Charge dependent directed flow splitting from baryon inhomogeneity and electromagnetic field

This work aims to understand the recent experimental data from the STAR collaboration on the system size dependence of directed flow splitting between oppositely charged hadrons [arXiv:2412.18326]. Previously, we have studied the role of baryon inhomogeneity on charge dependent directed flow. We now incorporate the effects of the electromagnetic (EM) field albeit perturbatively, as implemented in Ref. [arXiv:1806.05288]. This enables us to compare the relative contributions between baryon inhomogeneity and EM field on charge dependent directed flow.
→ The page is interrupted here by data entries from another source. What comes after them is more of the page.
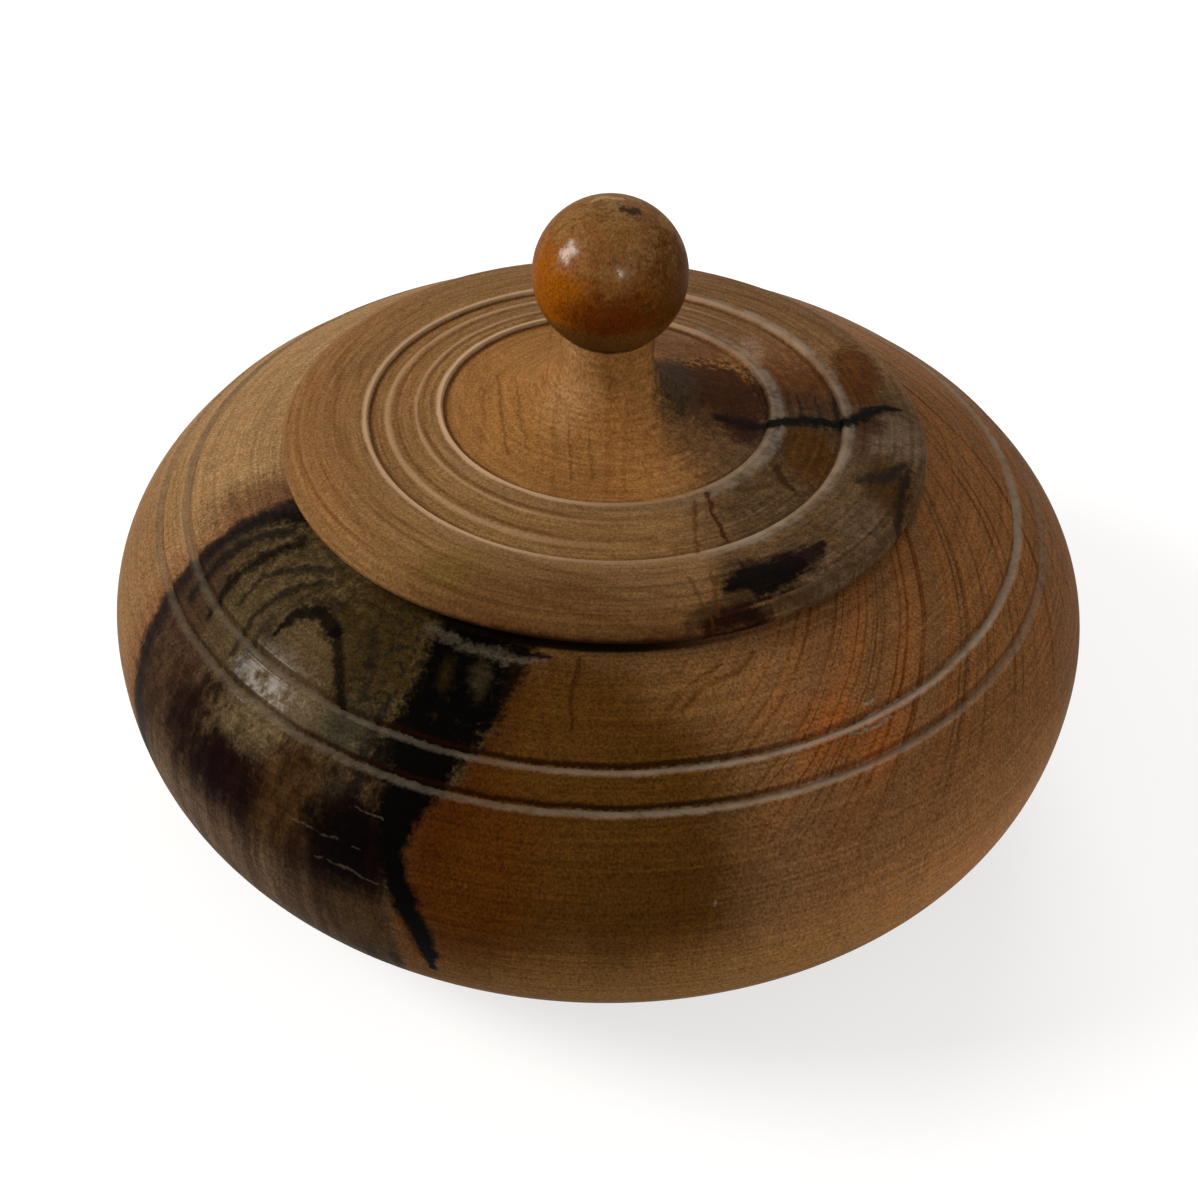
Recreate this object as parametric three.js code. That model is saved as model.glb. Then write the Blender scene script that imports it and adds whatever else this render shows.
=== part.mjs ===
// A turned wooden bowl with a lift-off lid and a ball knob, in millimetres, +Z up.
// The origin is the centre of the foot, on the surface that the bowl stands on.
import * as THREE from 'three';

// Bowl, outside
const footRadius = 28;
const footFlare = 6; // degrees that the underside rises as it leaves the foot
const footFullness = 27; // how far the underside keeps close to the foot's flare
const bellyRadius = 62.5;
const bellyHeight = 25.5;
const bellyFullnessBelow = 15.3;
const bellyFullnessAbove = 13.3;
const seatHeight = 48;
const seatWidth = 7.9; // the flat ring round the mouth that the lid lies on
const shoulderSlope = 18.2; // degrees, where the shoulder meets the lid's seat
const shoulderFullness = 10.9;

// Bowl, grooves round the shoulder
const grooveWidth = 1.5;
const grooveDepth = 0.65;
const grooveFromBelly = 16.5; // along the shoulder, from the belly to the lower groove
const grooveSpacing = 4.5;

// Bowl, inside
const wallThickness = 5.5;
const floorThickness = 7;
const floorRadius = 24;
const lipThickness = 3.6;
const mouthRadius = 31.5;
const seatRadius = mouthRadius + seatWidth;
const floorFullness = 22;
const cavityFullness = 12;
const lipFullness = 14;

// Lid
const rimOverhang = 0.4; // how far the lid's rim stands out past the seat
const rimRounding = 1.7;
const bandHeight = 4.5; // the outer arris above the seat
const bandWidth = 10.4; // from the rim to the outer arris
const bandFullness = 3.4;
const stepDepth = 0.5; // the drop just inside each arris
const stepWidth = 0.45;
const innerBandWidth = 9.1;
const innerBandRise = 1.65;
const neckHeight = 16.2; // the top of the neck above the seat
const neckLength = 3.4; // the straight part under the knob
const neckRadius = 5.6;
const coneExponent = 1.9; // how hollow the cone is: 1 is straight, 2 is a quarter ellipse
const spigotClearance = 0.4;
const spigotDepth = 4;
const undersideHollow = 1.6;
const undersideBorder = 5; // the flat ring left round the hollow

// Knob
const knobRadius = 9.2;
const knobSeatRadius = 5.2; // the flat under the ball, where it stands on the neck
const tenonRadius = 3;
const tenonLength = 8;
const tenonClearance = 0.3;
const edgeChamfer = 0.5;

// Facets
const roundSegments = 64;
const knobSegments = 40;
const shoulderSteps = 13;
const undersideSteps = 12;
const cavitySteps = 8;
const rimSteps = 4;
const bandSteps = 6;
const coneSteps = 10;
const hollowSteps = 3;
const knobSteps = 14;

const point = (radius, height) => new THREE.Vector2(radius, height);
const degrees = THREE.MathUtils.degToRad;

// A point at a distance and an angle above the horizontal from another point
function away(from, distance, angle) {
  return point(from.x + distance * Math.cos(degrees(angle)), from.y + distance * Math.sin(degrees(angle)));
}

// The outline of the shoulder, from the belly up to the lid's seat
function shoulderCurve() {
  const belly = point(bellyRadius, bellyHeight);
  const seat = point(seatRadius, seatHeight);
  const aboveBelly = away(belly, bellyFullnessAbove, 90);
  const belowSeat = away(seat, shoulderFullness, -shoulderSlope);
  return new THREE.CubicBezierCurve(belly, aboveBelly, belowSeat, seat);
}

// The shoulder's points, with each groove cut square to the surface as a V
function groovedShoulder() {
  const curve = shoulderCurve();
  const length = curve.getLength();
  const grooves = [grooveFromBelly, grooveFromBelly + grooveSpacing];
  const inGroove = (distance) => grooves.some((g) => Math.abs(distance - g) < grooveWidth);
  const stations = [];
  for (let i = 0; i <= shoulderSteps; i += 1) {
    const distance = (i / shoulderSteps) * length;
    if (!inGroove(distance)) {
      stations.push({ distance, depth: 0 });
    }
  }
  for (const groove of grooves) {
    stations.push({ distance: groove - grooveWidth / 2, depth: 0 });
    stations.push({ distance: groove, depth: grooveDepth });
    stations.push({ distance: groove + grooveWidth / 2, depth: 0 });
  }
  stations.sort((a, b) => a.distance - b.distance);
  return stations.map(({ distance, depth }) => {
    const share = distance / length;
    const tangent = curve.getTangentAt(share);
    return curve.getPointAt(share).add(point(-tangent.y, tangent.x).multiplyScalar(depth));
  });
}

// The outline of the underside, from the foot out to the belly
function underside() {
  const foot = point(footRadius, 0);
  const belly = point(bellyRadius, bellyHeight);
  const besideFoot = away(foot, footFullness, footFlare);
  const belowBelly = away(belly, bellyFullnessBelow, -90);
  return new THREE.CubicBezierCurve(foot, besideFoot, belowBelly, belly).getPoints(undersideSteps);
}

// The hollow, from the mouth's edge under the lip, round the wall and down to the floor
function cavity() {
  const lip = point(mouthRadius, seatHeight - lipThickness);
  const wall = point(bellyRadius - wallThickness, bellyHeight);
  const floor = point(floorRadius, floorThickness);
  const underLip = away(lip, lipFullness, -shoulderSlope);
  const aboveWall = away(wall, cavityFullness, 90);
  const belowWall = away(wall, cavityFullness, -90);
  const besideFloor = away(floor, floorFullness, 0);
  const upper = new THREE.CubicBezierCurve(lip, underLip, aboveWall, wall).getPoints(cavitySteps);
  const lower = new THREE.CubicBezierCurve(wall, belowWall, besideFloor, floor).getPoints(cavitySteps);
  return [...upper, ...lower.slice(1)];
}

function bowlProfile() {
  return [
    point(0, 0),
    ...underside(),
    ...groovedShoulder().slice(1),
    point(mouthRadius, seatHeight),
    ...cavity(),
    point(0, floorThickness),
  ];
}

// An arc of the lid's rim, from its underside out to its widest point
function rimArc(rimRadius) {
  return Array.from({ length: rimSteps + 1 }, (_, i) => {
    const angle = -90 + (90 * i) / rimSteps;
    return away(point(rimRadius - rimRounding, rimRounding), rimRounding, angle);
  });
}

// The hollow cone from the inner arris up to the neck, steep at the neck and flat at the arris
function cone(start, end) {
  return Array.from({ length: coneSteps + 1 }, (_, i) => {
    const angle = degrees(90 - (90 * i) / coneSteps);
    const across = Math.cos(angle) ** (2 / coneExponent);
    const down = Math.sin(angle) ** (2 / coneExponent);
    return point(start.x + (end.x - start.x) * across, end.y - (end.y - start.y) * down);
  });
}

// The lid's heights count from the seat that it lies on
function lidProfile() {
  const rimRadius = seatRadius + rimOverhang;
  const spigotRadius = mouthRadius - spigotClearance;
  const hollowRadius = spigotRadius - undersideBorder;
  const outerArris = point(rimRadius - bandWidth, bandHeight);
  const innerArris = point(outerArris.x - innerBandWidth, bandHeight + innerBandRise - stepDepth);
  const coneFoot = point(innerArris.x - stepWidth, innerArris.y - stepDepth);
  const neckFoot = point(neckRadius, neckHeight - neckLength);
  const mortiseRadius = tenonRadius + tenonClearance;
  const mortiseDepth = tenonLength + tenonClearance;
  const hollow = Array.from({ length: hollowSteps + 1 }, (_, i) => {
    const share = i / hollowSteps;
    return point(hollowRadius * share, -spigotDepth + undersideHollow * (1 - share ** 2));
  });
  const band = new THREE.CubicBezierCurve(
    point(rimRadius, rimRounding),
    point(rimRadius, rimRounding + bandFullness / 2),
    point(outerArris.x + bandFullness * 2, outerArris.y),
    outerArris,
  ).getPoints(bandSteps);
  return [
    ...hollow,
    point(spigotRadius - edgeChamfer, -spigotDepth),
    point(spigotRadius, -spigotDepth + edgeChamfer),
    point(spigotRadius, 0),
    ...rimArc(rimRadius),
    ...band.slice(1),
    point(outerArris.x - stepWidth, outerArris.y - stepDepth),
    innerArris,
    ...cone(coneFoot, neckFoot),
    point(neckRadius, neckHeight),
    point(mortiseRadius, neckHeight),
    point(mortiseRadius, neckHeight - mortiseDepth),
    point(0, neckHeight - mortiseDepth),
  ];
}

// The knob's heights count from the top of the neck that it stands on
function knobProfile() {
  const centre = point(0, Math.sqrt(knobRadius ** 2 - knobSeatRadius ** 2));
  const firstAngle = THREE.MathUtils.radToDeg(Math.atan2(-centre.y, knobSeatRadius));
  const ball = Array.from({ length: knobSteps }, (_, i) => {
    const angle = firstAngle + ((90 - firstAngle) * i) / knobSteps;
    return away(centre, knobRadius, angle);
  });
  return [
    point(0, -tenonLength),
    point(tenonRadius - edgeChamfer, -tenonLength),
    point(tenonRadius, -tenonLength + edgeChamfer),
    point(tenonRadius, 0),
    ...ball,
    point(0, centre.y + knobRadius),
  ];
}

// A lathe turns about Y, so the turned form is stood up along Z
function turned(name, profile, segments, material) {
  const geometry = new THREE.LatheGeometry(profile, segments);
  geometry.rotateX(Math.PI / 2);
  const mesh = new THREE.Mesh(geometry, material);
  mesh.name = name;
  return mesh;
}

const bowlWood = new THREE.MeshStandardMaterial({ color: 0x7d5a36, roughness: 0.62, metalness: 0 });
const lidWood = new THREE.MeshStandardMaterial({ color: 0x86633e, roughness: 0.62, metalness: 0 });
const knobWood = new THREE.MeshStandardMaterial({ color: 0x8a4a1c, roughness: 0.35, metalness: 0 });

const bowl = turned('bowl', bowlProfile(), roundSegments, bowlWood);
const lid = turned('lid', lidProfile(), roundSegments, lidWood);
const knob = turned('knob', knobProfile(), knobSegments, knobWood);
knob.position.z = neckHeight;

const cover = new THREE.Group();
cover.position.z = seatHeight;
cover.add(lid, knob);

const group = new THREE.Group();
group.add(bowl, cover);

export default group;
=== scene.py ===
"""A lidded bowl turned in spalted wood: a squat bowl, its lid and the ball knob on the lid."""

import math

import bpy
from mathutils import Matrix, Vector


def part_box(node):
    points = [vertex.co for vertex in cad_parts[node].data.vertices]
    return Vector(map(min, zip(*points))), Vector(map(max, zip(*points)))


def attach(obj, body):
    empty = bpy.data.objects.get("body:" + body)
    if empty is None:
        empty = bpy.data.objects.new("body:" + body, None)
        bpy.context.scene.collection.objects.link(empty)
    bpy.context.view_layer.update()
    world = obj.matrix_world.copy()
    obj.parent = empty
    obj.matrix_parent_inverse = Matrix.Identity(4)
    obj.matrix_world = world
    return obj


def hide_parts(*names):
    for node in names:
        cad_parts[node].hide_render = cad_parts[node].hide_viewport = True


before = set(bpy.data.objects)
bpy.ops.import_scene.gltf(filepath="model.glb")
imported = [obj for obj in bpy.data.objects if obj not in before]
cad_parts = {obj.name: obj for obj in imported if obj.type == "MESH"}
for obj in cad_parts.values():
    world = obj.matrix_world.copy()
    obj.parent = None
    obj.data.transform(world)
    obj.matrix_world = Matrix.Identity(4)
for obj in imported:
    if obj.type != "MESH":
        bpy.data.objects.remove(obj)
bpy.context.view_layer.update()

MM = 0.001

# Sizes taken from the frame, in millimetres
BELLY_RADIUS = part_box("bowl")[1].x / MM
SEAT_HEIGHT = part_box("bowl")[1].z / MM
RIM_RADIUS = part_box("lid")[1].x / MM
SPIGOT_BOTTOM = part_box("lid")[0].z / MM
NECK_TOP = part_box("lid")[1].z / MM
KNOB_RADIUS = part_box("knob")[1].x / MM
KNOB_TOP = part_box("knob")[1].z / MM
TENON_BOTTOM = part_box("knob")[0].z / MM

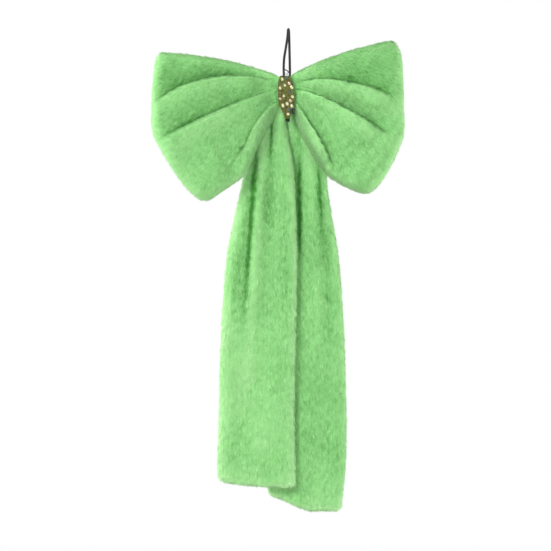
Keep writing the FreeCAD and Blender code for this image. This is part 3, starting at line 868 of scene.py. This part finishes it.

Our model calculation describes the experimental data on the centrality and system size dependence of the mid-rapidity directed flow slope splitting, $\Delta dv_1/dy$, between protons and anti-protons. Our results indicate that in central collisions, where the EM field strength is negligible, the inclusion of EM field effects does not influence the splitting between protons and anti-protons. This suggests that the observed system size dependence of $\Delta dv_1/dy (p-\bar{p})$ in central collisions arises solely from enhanced baryon stopping in larger collision systems. However, in semi-central and peripheral collisions, both baryon diffusion and EM field effects contribute to the splitting. Furthermore, the centrality dependence of $\Delta dv_1/dy (p-\bar{p})$ is highly sensitive to the electrical conductivity of the medium, making it a potential probe for extracting this transport coefficient in the QCD medium through model-to-data comparisons. However, achieving this requires a precise determination of the background baseline originating from baryon diffusion. Additionally, further investigation is needed to understand $\Delta dv_1/dy$ for oppositely charged kaons and pions, particularly by incorporating the diffusion of other conserved charges.